══ Dataset records
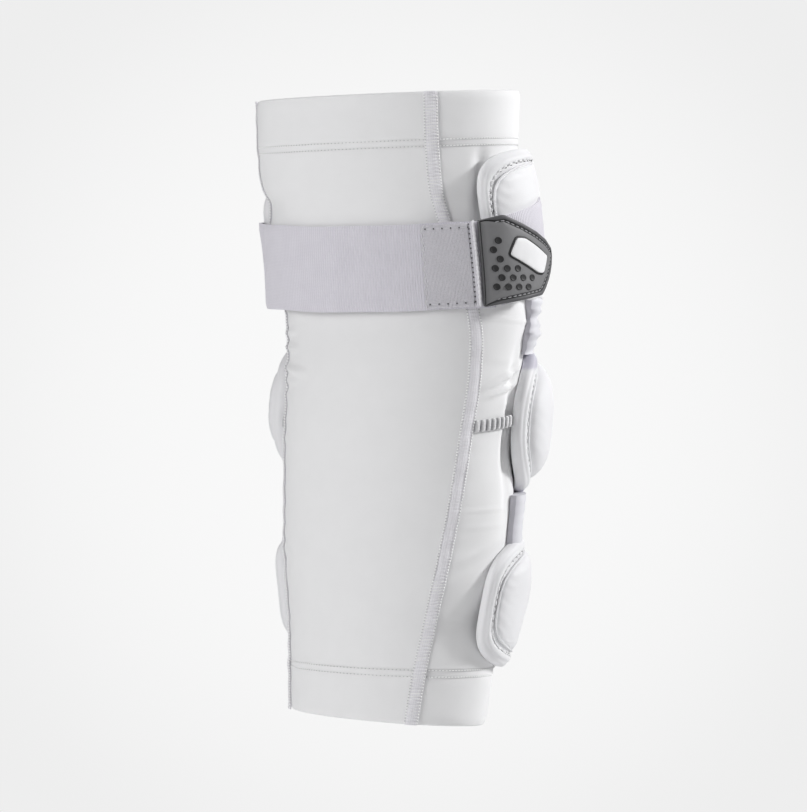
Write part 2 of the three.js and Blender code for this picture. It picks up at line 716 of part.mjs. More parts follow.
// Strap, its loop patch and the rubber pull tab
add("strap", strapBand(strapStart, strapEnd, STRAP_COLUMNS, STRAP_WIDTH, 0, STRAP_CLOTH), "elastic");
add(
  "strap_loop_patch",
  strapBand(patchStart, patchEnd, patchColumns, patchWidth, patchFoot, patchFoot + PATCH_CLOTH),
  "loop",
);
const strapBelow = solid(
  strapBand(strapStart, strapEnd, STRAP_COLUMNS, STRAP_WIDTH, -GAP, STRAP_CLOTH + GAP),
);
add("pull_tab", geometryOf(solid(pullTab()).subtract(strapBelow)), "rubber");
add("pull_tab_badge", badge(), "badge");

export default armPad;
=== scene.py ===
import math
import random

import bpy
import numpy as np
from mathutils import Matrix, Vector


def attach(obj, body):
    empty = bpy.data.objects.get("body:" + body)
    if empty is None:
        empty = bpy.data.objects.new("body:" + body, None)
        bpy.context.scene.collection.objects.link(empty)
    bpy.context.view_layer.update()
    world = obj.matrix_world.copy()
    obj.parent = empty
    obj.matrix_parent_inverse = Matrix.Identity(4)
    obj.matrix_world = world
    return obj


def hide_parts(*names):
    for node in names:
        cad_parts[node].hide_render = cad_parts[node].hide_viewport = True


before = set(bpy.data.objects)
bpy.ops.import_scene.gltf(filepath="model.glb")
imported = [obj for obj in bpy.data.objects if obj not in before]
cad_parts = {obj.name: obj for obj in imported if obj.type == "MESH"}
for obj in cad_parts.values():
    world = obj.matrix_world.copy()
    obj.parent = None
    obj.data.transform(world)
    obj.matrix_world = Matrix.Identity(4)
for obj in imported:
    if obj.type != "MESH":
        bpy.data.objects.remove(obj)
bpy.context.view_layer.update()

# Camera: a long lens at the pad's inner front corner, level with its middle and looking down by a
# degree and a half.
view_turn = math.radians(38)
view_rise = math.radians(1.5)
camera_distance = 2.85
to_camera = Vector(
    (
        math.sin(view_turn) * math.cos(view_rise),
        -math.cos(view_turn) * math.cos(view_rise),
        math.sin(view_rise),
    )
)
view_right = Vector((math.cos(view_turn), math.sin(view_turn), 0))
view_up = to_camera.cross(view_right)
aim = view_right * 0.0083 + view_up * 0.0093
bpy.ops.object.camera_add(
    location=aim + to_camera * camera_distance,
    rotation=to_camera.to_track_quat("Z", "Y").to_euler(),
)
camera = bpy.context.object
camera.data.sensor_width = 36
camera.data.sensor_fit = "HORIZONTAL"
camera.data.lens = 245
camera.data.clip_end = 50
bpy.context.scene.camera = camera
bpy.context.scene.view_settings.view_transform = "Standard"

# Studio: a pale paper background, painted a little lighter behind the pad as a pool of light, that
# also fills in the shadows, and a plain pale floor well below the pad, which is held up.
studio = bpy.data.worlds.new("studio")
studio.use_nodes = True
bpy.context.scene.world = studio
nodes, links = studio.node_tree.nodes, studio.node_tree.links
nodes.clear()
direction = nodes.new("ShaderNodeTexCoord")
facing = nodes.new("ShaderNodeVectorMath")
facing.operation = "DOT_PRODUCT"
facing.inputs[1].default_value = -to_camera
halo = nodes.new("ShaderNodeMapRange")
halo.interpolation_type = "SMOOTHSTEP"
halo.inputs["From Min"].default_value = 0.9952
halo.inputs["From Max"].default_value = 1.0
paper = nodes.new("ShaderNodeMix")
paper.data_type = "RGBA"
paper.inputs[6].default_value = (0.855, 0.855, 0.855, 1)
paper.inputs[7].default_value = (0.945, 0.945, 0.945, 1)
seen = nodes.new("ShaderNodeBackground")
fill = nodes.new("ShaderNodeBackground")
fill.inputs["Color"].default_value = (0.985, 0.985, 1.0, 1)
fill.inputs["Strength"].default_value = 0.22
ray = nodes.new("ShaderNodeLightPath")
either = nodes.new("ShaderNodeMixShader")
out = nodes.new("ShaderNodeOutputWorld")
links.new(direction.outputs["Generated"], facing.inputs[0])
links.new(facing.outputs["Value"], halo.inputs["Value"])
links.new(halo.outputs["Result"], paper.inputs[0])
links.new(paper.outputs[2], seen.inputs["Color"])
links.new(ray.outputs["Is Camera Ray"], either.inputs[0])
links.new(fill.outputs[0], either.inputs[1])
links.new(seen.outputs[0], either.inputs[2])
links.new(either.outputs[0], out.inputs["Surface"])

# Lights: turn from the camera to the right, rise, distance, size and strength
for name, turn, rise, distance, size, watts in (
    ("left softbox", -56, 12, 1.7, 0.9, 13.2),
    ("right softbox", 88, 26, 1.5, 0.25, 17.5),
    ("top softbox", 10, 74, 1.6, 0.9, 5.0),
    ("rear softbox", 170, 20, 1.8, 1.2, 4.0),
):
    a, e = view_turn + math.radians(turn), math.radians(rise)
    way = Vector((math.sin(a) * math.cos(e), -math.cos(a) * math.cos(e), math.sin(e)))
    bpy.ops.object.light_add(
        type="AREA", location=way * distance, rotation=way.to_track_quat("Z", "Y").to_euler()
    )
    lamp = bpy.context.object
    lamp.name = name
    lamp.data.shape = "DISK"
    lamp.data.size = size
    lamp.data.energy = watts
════
══ Dataset records
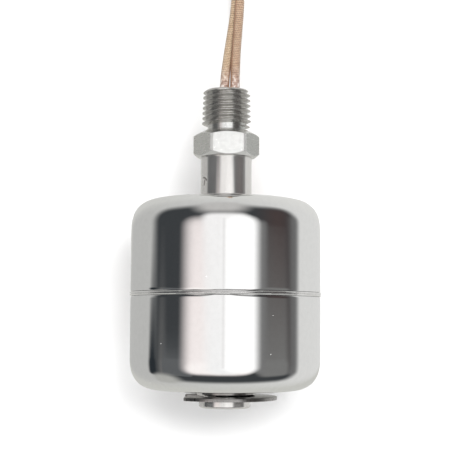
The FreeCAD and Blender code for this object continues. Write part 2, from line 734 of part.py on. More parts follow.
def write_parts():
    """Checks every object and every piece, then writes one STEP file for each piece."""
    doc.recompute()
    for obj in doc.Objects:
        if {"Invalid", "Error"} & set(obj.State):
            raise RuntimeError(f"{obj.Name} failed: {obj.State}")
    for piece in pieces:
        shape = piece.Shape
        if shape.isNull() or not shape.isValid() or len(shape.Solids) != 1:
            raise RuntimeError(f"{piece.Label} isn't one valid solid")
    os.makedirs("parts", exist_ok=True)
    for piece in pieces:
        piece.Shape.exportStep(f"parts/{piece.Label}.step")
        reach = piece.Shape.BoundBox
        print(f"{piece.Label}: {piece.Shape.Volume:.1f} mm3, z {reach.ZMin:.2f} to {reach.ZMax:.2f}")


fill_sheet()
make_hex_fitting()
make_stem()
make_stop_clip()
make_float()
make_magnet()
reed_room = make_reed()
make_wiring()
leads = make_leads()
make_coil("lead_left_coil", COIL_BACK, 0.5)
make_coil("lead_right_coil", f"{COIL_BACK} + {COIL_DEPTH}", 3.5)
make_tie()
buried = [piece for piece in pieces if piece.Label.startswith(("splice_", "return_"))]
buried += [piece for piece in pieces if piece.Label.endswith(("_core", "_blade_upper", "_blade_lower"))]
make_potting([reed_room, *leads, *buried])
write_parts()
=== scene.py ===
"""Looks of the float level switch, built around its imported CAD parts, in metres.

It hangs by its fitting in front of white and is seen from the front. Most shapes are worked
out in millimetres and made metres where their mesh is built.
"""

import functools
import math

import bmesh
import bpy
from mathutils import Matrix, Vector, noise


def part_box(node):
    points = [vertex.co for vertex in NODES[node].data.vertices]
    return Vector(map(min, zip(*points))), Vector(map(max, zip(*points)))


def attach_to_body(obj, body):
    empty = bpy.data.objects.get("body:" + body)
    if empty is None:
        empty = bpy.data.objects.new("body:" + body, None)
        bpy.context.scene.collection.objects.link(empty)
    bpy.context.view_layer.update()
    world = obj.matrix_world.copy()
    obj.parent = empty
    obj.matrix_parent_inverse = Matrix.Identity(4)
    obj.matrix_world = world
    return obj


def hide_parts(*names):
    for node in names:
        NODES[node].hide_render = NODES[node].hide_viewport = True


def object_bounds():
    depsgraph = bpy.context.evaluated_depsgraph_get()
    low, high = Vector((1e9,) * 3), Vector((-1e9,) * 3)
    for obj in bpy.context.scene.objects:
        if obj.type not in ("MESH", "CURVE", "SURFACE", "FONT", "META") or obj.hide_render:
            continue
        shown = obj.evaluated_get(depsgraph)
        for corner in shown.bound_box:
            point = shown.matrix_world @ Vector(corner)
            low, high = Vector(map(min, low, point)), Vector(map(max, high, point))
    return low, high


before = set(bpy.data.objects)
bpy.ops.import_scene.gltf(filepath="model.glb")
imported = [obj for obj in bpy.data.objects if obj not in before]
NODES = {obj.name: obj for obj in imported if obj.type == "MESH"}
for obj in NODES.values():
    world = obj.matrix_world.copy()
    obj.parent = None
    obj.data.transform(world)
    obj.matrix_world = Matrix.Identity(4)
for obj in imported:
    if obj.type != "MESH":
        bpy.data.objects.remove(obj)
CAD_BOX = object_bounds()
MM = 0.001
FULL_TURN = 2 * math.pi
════
# What is expected:
Start at the line with "fill_sheet()" and stop after the line with "low, high = Vector((1e9,)". Repeat exactly the lines in that range.

# Solution to this exercise:
fill_sheet()
make_hex_fitting()
make_stem()
make_stop_clip()
make_float()
make_magnet()
reed_room = make_reed()
make_wiring()
leads = make_leads()
make_coil("lead_left_coil", COIL_BACK, 0.5)
make_coil("lead_right_coil", f"{COIL_BACK} + {COIL_DEPTH}", 3.5)
make_tie()
buried = [piece for piece in pieces if piece.Label.startswith(("splice_", "return_"))]
buried += [piece for piece in pieces if piece.Label.endswith(("_core", "_blade_upper", "_blade_lower"))]
make_potting([reed_room, *leads, *buried])
write_parts()
=== scene.py ===
"""Looks of the float level switch, built around its imported CAD parts, in metres.

It hangs by its fitting in front of white and is seen from the front. Most shapes are worked
out in millimetres and made metres where their mesh is built.
"""

import functools
import math

import bmesh
import bpy
from mathutils import Matrix, Vector, noise


def part_box(node):
    points = [vertex.co for vertex in NODES[node].data.vertices]
    return Vector(map(min, zip(*points))), Vector(map(max, zip(*points)))


def attach_to_body(obj, body):
    empty = bpy.data.objects.get("body:" + body)
    if empty is None:
        empty = bpy.data.objects.new("body:" + body, None)
        bpy.context.scene.collection.objects.link(empty)
    bpy.context.view_layer.update()
    world = obj.matrix_world.copy()
    obj.parent = empty
    obj.matrix_parent_inverse = Matrix.Identity(4)
    obj.matrix_world = world
    return obj


def hide_parts(*names):
    for node in names:
        NODES[node].hide_render = NODES[node].hide_viewport = True


def object_bounds():
    depsgraph = bpy.context.evaluated_depsgraph_get()
    low, high = Vector((1e9,) * 3), Vector((-1e9,) * 3)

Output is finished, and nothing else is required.